Maroko, Mauretania, Senegal, Gwinea, Sierra Leone, Liberia, Algieria, Tunezja 2024 – wstęp

Nie jest to moja pierwsza wyprawa do Afryki Zachodniej, ale uznaję ją za najtrudniejszą i najbardziej skomplikowaną za wszystkich jakie odbyłem. Mimo, że odbywa się po terenach w większości mi znanych i przejechanych to zawiera sporo nowości i wiele znaków zapytania. Oto tych kilka najważniejszych:

  1. Ruszamy na dłuższy okres; daje to możliwość swobodnego dysponowania czasem, ale ilość niewiadomych po drodze może skutecznie nas opóźnić.
  2.  Część ekipy dolatuje i odlatuje z Dakaru i musimy się wstrzelić w ten termin.
  3. Afrykańską podróż rozpoczynamy w Tangerze, ale kończymy w Tunisie. Przejeżdżamy przez absolutnie nieznaną część Mauretanii przy granicy z Saharą Zachodnią oraz wjeżdżamy do Algierii całkowicie nowym przejściem granicznym, które do tej pory odwiedziło tylko kilku Europejczyków.
  4. Pozostała cześć to tylko ciężka do przejechania Gwinea oraz nowe dla mnie Sierra Leone i Liberia. 
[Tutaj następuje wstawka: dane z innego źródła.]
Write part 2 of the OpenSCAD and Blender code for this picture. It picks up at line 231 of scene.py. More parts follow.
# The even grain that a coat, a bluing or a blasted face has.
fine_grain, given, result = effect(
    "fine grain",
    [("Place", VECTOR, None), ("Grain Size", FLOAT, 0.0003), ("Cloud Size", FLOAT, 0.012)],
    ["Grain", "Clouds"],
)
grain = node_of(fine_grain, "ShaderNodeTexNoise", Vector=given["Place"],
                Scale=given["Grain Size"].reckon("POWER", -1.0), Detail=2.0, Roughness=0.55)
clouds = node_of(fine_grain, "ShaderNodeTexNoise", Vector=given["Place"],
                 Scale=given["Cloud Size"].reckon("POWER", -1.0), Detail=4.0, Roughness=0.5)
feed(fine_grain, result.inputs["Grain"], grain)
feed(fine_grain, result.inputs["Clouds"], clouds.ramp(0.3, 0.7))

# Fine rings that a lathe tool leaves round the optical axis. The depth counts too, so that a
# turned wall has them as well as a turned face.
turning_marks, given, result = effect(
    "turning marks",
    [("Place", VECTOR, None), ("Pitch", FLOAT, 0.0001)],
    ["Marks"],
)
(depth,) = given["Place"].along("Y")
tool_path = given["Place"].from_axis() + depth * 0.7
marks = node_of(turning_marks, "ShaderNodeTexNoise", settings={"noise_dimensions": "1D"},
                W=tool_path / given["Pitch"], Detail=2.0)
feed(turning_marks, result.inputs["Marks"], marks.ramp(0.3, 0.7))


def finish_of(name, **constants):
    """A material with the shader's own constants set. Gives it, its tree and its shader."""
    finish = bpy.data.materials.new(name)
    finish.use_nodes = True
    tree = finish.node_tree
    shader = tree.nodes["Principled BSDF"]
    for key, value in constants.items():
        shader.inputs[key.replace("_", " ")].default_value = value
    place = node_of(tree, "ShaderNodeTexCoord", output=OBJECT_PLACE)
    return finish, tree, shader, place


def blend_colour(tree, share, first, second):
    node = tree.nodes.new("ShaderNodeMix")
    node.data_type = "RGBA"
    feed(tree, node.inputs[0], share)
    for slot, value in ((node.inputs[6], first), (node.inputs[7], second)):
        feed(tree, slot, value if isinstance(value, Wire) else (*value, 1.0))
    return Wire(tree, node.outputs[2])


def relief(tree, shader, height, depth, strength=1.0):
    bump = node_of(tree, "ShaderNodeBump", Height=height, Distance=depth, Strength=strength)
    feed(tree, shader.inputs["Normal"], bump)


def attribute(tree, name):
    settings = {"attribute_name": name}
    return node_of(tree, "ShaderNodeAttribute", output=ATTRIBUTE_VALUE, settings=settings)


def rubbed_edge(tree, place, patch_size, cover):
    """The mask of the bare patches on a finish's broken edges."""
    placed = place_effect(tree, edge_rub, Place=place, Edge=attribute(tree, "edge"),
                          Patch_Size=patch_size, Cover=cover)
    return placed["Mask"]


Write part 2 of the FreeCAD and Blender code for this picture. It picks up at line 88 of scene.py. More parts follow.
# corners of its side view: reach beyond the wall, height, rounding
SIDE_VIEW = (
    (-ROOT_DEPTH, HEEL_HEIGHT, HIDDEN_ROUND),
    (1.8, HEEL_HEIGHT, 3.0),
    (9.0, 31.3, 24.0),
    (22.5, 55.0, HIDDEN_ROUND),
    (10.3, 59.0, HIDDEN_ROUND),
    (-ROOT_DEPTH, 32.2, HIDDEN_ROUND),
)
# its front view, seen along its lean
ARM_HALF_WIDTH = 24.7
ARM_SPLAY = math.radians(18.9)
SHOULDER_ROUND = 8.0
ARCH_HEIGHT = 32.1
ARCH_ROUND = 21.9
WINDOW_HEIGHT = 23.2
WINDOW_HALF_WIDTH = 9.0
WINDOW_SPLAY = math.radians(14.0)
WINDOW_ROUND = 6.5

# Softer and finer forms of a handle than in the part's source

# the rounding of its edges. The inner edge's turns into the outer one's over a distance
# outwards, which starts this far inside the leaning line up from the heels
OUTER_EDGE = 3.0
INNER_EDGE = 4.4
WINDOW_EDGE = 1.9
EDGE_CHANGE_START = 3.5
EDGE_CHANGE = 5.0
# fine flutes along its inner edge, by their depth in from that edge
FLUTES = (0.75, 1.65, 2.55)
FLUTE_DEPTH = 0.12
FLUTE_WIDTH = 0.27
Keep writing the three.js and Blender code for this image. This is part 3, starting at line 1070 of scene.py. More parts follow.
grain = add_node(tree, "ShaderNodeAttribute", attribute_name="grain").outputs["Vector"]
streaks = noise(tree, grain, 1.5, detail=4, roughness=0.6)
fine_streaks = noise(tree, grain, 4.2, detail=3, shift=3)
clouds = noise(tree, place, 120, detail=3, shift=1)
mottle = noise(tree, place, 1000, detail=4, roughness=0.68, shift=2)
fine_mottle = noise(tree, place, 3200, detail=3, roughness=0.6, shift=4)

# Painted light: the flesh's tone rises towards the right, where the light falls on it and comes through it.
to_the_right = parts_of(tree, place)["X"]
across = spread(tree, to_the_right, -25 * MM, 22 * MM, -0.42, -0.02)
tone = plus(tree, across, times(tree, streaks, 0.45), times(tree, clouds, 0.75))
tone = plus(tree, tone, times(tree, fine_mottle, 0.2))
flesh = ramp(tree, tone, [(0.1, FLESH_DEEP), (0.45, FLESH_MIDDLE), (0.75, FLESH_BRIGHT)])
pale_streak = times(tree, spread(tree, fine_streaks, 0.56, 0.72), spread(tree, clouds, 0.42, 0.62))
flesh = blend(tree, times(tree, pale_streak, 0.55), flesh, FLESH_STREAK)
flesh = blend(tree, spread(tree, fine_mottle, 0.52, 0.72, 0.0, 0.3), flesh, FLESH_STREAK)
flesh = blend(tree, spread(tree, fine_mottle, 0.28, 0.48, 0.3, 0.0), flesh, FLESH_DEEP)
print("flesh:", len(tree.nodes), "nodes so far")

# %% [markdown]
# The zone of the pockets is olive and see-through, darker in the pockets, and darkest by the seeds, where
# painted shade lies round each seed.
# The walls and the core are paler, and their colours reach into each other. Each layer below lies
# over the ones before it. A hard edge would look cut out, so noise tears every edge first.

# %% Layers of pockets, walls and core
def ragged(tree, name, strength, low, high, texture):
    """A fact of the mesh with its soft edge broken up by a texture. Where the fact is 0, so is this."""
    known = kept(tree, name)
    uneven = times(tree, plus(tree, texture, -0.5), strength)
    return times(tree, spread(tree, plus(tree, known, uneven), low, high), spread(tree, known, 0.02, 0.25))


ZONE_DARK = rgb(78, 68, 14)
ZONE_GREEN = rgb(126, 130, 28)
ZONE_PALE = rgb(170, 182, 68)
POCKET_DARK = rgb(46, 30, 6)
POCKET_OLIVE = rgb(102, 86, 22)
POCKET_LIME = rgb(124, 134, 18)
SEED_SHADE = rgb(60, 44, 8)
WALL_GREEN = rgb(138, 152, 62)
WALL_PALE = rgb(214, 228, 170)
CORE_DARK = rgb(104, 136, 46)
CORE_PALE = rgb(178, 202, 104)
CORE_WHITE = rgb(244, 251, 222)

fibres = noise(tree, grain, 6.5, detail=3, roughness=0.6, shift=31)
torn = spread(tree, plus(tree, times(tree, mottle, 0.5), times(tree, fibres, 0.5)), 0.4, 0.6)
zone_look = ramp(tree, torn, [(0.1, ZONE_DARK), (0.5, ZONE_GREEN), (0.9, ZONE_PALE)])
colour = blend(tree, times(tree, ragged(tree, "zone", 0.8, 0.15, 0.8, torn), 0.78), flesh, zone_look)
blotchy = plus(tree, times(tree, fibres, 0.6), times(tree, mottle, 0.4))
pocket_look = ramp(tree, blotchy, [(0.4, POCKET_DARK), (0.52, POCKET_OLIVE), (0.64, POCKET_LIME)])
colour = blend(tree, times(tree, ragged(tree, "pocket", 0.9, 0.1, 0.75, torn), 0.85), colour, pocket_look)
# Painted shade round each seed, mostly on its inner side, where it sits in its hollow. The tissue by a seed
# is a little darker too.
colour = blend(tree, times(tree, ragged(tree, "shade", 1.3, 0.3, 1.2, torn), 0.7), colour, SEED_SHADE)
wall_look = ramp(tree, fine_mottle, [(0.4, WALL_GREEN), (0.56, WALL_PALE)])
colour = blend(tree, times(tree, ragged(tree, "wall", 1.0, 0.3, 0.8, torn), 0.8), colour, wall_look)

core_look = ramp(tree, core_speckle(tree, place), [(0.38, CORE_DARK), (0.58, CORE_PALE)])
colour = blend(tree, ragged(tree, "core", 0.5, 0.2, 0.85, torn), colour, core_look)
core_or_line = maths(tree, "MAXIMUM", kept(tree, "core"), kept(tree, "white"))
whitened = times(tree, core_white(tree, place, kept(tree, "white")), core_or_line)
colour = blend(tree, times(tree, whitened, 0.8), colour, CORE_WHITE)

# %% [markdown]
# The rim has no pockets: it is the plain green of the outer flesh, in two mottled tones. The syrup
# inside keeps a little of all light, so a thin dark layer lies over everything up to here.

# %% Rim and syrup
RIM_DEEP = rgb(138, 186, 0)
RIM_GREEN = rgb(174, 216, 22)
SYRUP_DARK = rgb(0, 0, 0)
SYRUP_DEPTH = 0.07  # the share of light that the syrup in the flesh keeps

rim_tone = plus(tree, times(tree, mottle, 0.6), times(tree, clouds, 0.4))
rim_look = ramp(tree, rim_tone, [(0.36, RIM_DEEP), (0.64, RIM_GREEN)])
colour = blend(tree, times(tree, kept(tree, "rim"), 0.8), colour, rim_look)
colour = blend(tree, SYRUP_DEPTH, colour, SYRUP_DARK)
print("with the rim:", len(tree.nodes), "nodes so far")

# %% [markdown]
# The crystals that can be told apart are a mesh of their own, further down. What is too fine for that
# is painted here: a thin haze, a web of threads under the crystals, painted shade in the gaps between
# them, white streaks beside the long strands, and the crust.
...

 Z tych czterech punktów najbardziej obawiam się trzeciego. Podczas moich poprzednich wizyt w Algierii mieliśmy obowiązkowego przewodnika (ze względu na wjazdy w teren). Obecnie jedziemy tylko asfaltem i mamy wizy z adnotacją o wjeździe indywidualnym, ale zawsze jest obawa jak nas potraktują na granicy. Dodatkową niewiadomą jest odcinek w Mauretanii od As-Zuwarat do granicy algierskiej; około 1 000 km off-roadu. Teren, którym poruszają się Sahrawi, bliskość Sahary Zachodniej kontrolowanej przez Front Polisario, ale ostrzeliwanej z dronów przez Maroko. I właśnie Marokańczycy strzelają w pojazdy ciężarowe, czyli mój Mercedes może być na celowniku.

Bilety promowe kupione, większość wiz w paszportach bądź będzie załatwiona po drodze. Jesteśmy gotowi na wyzwanie.